View the trailer. Saturday and Sunday at the AFI. Saturday’s 2:30 PM screening includes a discussion with Sam Kashner and Nancy Shoenberger, authors of Furious Love, Elizabeth Taylor, Richard Burton, and the Marriage of the Century.

 

The Guard

One has to wonder what it was like in the McDonagh household. Martin McDonagh quickly became a theater celebrity over the past decade for a string of hit plays laced with black comedy, violence, and profanity before writing and directing his first feature film, In Bruges, which featured more of the same. Martin’s big brother John Michael only has a couple of previous writing credits, including 2003’s Ned Kelly, but his first feature as a writer and director features plenty of the same sensibility. Bruges star Brendan Gleeson takes the lead as the titular guard (which is what the Irish call their police officers), a small town cop in the Connemara region outside Galway suddenly faced with a murder investigation, a gang of drug runners, and a hard-nosed American FBI agent (Don Cheadle). Gleeson’s Sergeant Gerry Boyle is the sort of unorthodox cop we’ve seen before, and the contours of this story are familiar, but McDonagh makes it work with skillful use of language and an off-kilter sense of humor that Gleeson and the rest of the cast navigate entertainingly.

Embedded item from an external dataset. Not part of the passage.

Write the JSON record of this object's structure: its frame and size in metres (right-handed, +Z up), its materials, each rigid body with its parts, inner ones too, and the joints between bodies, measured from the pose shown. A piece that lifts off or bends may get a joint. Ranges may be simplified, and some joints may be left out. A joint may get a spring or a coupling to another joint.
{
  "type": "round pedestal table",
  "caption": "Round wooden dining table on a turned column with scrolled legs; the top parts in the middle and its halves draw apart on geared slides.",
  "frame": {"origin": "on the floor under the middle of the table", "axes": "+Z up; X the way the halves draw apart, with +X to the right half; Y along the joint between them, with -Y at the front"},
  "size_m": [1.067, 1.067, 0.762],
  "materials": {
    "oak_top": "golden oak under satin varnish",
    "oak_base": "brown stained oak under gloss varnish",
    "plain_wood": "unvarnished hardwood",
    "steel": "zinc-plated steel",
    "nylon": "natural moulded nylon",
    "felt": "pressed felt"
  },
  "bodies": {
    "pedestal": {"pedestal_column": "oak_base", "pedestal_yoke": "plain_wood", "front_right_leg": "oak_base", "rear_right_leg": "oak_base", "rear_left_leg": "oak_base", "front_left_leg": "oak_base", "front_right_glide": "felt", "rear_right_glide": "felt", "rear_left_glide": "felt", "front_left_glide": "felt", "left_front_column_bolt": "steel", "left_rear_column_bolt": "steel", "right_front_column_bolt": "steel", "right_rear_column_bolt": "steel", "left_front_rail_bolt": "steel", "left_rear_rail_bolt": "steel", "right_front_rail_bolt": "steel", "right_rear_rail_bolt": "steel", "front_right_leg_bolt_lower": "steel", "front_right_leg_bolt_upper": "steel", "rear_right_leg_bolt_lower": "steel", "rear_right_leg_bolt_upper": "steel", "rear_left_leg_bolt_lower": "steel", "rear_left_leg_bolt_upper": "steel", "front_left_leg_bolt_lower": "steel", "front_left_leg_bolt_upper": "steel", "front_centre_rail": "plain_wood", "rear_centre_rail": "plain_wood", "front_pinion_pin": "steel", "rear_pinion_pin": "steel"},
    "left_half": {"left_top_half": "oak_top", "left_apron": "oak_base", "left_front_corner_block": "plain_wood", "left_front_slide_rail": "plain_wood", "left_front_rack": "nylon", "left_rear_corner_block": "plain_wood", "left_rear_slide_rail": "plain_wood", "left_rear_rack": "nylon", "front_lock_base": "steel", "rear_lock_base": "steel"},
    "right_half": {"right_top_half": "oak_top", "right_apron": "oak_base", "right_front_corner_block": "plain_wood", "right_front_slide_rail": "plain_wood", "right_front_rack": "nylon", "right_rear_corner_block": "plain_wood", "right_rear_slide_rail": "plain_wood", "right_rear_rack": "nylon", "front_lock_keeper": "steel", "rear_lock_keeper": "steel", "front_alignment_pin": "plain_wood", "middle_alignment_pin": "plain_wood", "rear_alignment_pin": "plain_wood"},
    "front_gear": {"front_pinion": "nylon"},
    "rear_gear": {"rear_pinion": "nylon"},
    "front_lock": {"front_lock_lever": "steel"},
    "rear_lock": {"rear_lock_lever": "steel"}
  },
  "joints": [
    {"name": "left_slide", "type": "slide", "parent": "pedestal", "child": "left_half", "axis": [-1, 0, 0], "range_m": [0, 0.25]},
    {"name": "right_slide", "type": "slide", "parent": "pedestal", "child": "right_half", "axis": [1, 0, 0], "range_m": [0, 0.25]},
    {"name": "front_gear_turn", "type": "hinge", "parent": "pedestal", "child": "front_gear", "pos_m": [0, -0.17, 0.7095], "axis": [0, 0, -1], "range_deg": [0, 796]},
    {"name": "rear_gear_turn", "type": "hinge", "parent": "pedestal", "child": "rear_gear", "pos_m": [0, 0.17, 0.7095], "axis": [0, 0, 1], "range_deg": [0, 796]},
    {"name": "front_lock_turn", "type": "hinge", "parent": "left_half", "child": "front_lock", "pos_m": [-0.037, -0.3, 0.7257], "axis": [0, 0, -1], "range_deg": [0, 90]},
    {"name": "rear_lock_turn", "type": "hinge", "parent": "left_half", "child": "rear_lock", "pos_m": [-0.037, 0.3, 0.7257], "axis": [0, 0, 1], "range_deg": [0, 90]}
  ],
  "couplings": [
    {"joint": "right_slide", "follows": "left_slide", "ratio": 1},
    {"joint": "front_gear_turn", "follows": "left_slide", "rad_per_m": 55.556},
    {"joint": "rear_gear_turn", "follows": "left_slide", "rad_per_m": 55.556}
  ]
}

View the trailer. Opens Friday at E Street, Bethesda Row, and Shirlington.


Ruben Fleischer teams up with Jesse Eisenberg again in “30 Minutes or Less.” Here’s hoping their second time together is as entertaining as “Zombieland.”

30 Minutes or Less

Director Ruben Fleischer teams up a second time with Jesse Eisenberg, in 30 Minutes or Less, though they’re in far different places this time around. Fleischer was directing his first narrative feature in 2009’s Zombieland, and Jesse Eisenberg was just beginning to change his public perception from the poor man’s Michael Cera to the thinking man’s Michael Cera. For their second go-round, Fleischer has Eisenberg starring opposite Aziz Ansari as a pizza delivery who is kidnapped by a pair of bank robbers (Danny McBride and Nick Swardson), has a bomb strapped to his chest, and is told he’s going to rob the bank for them, or the bomb’s going to go off. Zombieland was an over-the-top action comedy exercise that tweaked genre expectations just enough to find a winning formula; here’s hoping that the sophomore outing manages to do the same.

View the trailer. Opens Friday at theaters across the area.

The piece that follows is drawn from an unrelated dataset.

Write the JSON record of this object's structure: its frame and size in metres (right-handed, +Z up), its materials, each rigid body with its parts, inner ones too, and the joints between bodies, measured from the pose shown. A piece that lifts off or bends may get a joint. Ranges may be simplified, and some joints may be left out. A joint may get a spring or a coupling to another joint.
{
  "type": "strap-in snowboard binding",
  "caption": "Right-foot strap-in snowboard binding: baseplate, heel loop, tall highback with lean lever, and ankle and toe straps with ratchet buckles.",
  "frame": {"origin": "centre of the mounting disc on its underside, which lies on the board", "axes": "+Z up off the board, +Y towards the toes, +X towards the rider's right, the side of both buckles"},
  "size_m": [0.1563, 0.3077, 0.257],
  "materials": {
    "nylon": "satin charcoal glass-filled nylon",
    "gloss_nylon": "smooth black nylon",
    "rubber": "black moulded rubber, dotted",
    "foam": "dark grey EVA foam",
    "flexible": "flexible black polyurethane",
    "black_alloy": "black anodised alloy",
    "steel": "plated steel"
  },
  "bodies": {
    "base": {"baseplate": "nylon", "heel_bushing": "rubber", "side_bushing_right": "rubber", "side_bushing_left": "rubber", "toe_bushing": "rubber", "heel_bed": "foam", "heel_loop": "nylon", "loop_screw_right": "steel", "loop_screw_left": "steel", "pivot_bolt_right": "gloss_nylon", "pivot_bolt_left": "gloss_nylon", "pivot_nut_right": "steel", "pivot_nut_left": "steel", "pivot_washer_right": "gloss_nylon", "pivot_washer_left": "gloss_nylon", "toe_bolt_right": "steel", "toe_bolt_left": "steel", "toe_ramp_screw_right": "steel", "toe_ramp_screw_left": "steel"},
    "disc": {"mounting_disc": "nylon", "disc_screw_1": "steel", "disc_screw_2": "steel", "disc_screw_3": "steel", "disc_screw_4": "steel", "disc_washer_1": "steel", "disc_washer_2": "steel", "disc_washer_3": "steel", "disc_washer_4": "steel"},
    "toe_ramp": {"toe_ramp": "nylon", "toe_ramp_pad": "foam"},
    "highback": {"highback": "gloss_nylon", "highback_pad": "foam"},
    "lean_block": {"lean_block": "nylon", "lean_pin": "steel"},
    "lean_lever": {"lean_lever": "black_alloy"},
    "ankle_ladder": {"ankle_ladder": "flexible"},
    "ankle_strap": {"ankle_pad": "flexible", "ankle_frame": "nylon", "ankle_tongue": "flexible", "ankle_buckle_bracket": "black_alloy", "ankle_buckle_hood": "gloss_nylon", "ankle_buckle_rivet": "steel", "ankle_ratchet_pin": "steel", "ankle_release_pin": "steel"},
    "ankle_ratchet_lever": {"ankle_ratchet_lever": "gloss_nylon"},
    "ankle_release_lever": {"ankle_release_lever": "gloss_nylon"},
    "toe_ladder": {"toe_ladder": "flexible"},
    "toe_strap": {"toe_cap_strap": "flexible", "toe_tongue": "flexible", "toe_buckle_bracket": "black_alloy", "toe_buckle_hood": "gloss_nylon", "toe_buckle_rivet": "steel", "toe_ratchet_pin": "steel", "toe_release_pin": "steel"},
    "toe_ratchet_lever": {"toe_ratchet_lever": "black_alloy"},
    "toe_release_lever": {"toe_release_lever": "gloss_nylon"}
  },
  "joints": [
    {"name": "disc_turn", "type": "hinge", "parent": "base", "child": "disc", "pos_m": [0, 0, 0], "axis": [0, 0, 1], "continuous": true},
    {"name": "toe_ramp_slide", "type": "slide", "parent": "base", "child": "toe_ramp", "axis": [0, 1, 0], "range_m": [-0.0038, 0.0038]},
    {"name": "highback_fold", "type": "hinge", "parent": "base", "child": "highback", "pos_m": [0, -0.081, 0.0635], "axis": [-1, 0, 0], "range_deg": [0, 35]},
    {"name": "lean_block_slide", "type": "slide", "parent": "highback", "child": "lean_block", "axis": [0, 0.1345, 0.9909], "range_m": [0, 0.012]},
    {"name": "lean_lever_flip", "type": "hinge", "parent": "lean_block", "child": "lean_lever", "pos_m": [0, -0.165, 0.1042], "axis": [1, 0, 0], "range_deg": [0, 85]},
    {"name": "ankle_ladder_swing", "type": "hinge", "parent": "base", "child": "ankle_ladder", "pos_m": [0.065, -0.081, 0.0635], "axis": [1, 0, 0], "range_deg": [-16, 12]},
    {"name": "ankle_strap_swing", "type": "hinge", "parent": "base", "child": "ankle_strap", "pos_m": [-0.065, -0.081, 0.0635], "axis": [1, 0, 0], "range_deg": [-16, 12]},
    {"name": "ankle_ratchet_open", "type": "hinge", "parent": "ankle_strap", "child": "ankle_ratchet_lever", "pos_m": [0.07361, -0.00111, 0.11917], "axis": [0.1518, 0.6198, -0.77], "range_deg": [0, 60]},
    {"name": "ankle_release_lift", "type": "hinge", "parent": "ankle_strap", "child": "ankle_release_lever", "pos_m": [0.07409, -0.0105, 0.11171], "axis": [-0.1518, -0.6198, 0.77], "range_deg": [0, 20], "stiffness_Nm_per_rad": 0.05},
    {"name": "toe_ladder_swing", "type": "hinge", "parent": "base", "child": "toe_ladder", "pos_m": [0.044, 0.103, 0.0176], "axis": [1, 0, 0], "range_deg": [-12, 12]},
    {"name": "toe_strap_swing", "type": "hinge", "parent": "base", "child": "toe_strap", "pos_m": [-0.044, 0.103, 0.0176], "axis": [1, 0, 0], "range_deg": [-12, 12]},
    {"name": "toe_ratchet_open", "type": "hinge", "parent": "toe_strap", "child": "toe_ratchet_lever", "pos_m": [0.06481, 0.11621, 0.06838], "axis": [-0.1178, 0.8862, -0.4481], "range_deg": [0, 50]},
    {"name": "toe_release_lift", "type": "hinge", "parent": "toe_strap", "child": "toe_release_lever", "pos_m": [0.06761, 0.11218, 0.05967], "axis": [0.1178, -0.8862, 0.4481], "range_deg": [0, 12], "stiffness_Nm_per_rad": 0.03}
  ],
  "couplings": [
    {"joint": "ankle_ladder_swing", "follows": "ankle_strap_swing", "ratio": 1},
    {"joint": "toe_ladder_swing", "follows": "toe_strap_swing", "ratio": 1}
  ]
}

Sholem Aleichem: Laughing in the Darkness

Yiddish writer Sholem Aleichem is best known to most as the creator of the character of Tevye the Milkman, and it was his stories about Tevye that would eventually become the basis forFiddler on the Roof. Joseph Dorman’s documentary provides a biography of Aleichem, but also a broader history of the evolution of Jewish culture in the 20th century. Using modern readings of the writer’s works alongside many old photographs from Aleichem’s life and the times and places that were a part of his culture and the shifting Jewish culture, the director looks to create a colorful portrait of an even more colorful life.

View the trailer. Opens Friday at West End Cinema.

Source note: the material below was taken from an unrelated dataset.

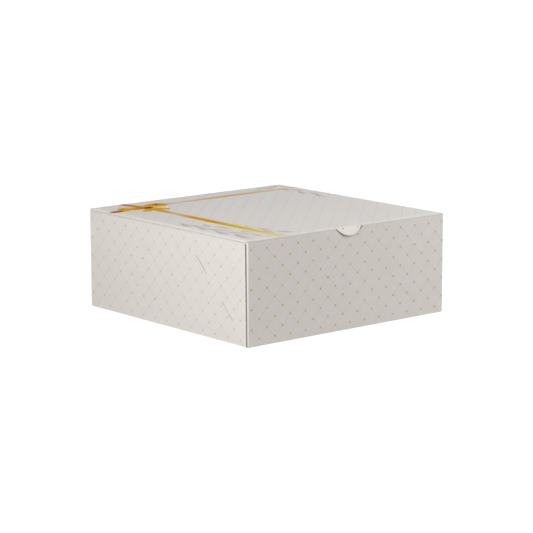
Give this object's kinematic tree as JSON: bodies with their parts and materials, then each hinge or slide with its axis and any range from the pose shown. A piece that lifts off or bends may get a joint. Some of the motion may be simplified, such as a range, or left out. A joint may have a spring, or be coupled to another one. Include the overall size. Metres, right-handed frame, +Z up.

Come Back to the Five and Dime, Jimmy Dean, Jimmy Dean

Robert Altman’s musical Popeye adaptation in 1980 seems to have an unfair reputation as a bomb; after all, the film made it’s money back twice over, and wasn’t exactly despised by critics. Perhaps it was just the idea of director Robert Altman sullying his hands with such a blatantly commercial product that left a bad taste in some people’s mouths. Altman responded by making his next three films much smaller-scale adaptations of stage plays, and the first of those was this film, an adaptation of a 1976 play by Ed Graczyk. The play takes place in that five and dime as a group of women meet to honor the death of James Dean 20 years before. Their interactions in the store play out against flashbacks revealing secrets from their past. Altman’s ensemble cast features Cher, Kathy Bates, Karen Black, and Sandy Dennis, who won a Best Supporting Actress Oscar 15 years before this film for her role in Who’s Afraid of Virginia Woolf?

View the trailer. Saturday at 2:30 PM at the National Gallery of Art. Free.


Blu-ray Pick of the Week: Fast Times at Ridgemont High

Fast Times at Ridgemont High has always stood apart from most of its ’80s cinematic brethren. It’s tone is nothing like the signature John Hughes comedies of the decade, it doesn’t have the surreal edge of Better Off Dead, or the hip-yet-unironic romanticism of Say Anything. Yet it’s also nothing like the cheap teen sex romps that producers had it pegged as before it came out. Just have a look at the trailer below, and see if it matches your memories of the movie at all; judging from this clip, you’d think it was practically Porky’s. But Cameron Crowe’s script—adapted from the book he wrote after going undercover in a California high school in his early twenties for Rolling Stone magazine—is both funny and smart. A sensitive, but never self-serious directorial hand by first time director Amy Heckerling grounds even the film’s most out-there moments. The result is a film where Sean Penn’s Jeff Spicoli can spill out of a van in a cloud of marijuana smoke without it feeling slapsticky, and Jennifer Jason Leigh’s Stacy Hamilton can seriously deal with teen pregnancy and statutory rape without it feeling like an after-school special. Fast Times was a film that launched careers for nearly everyone involved; just a year shy of its thirtieth birthday, and it’s probably aged better than some of its stars.

Special Features: Commentary by Amy Heckerling and screenwriter Cameron Crowe, a 40-minute behind the scenes featurette called Reliving Our Fast Times at Ridgemont High which includes interviews with many of the film’s producers and actors, and a music feature that tells you which artists are performing the soundtrack as the movie is playing.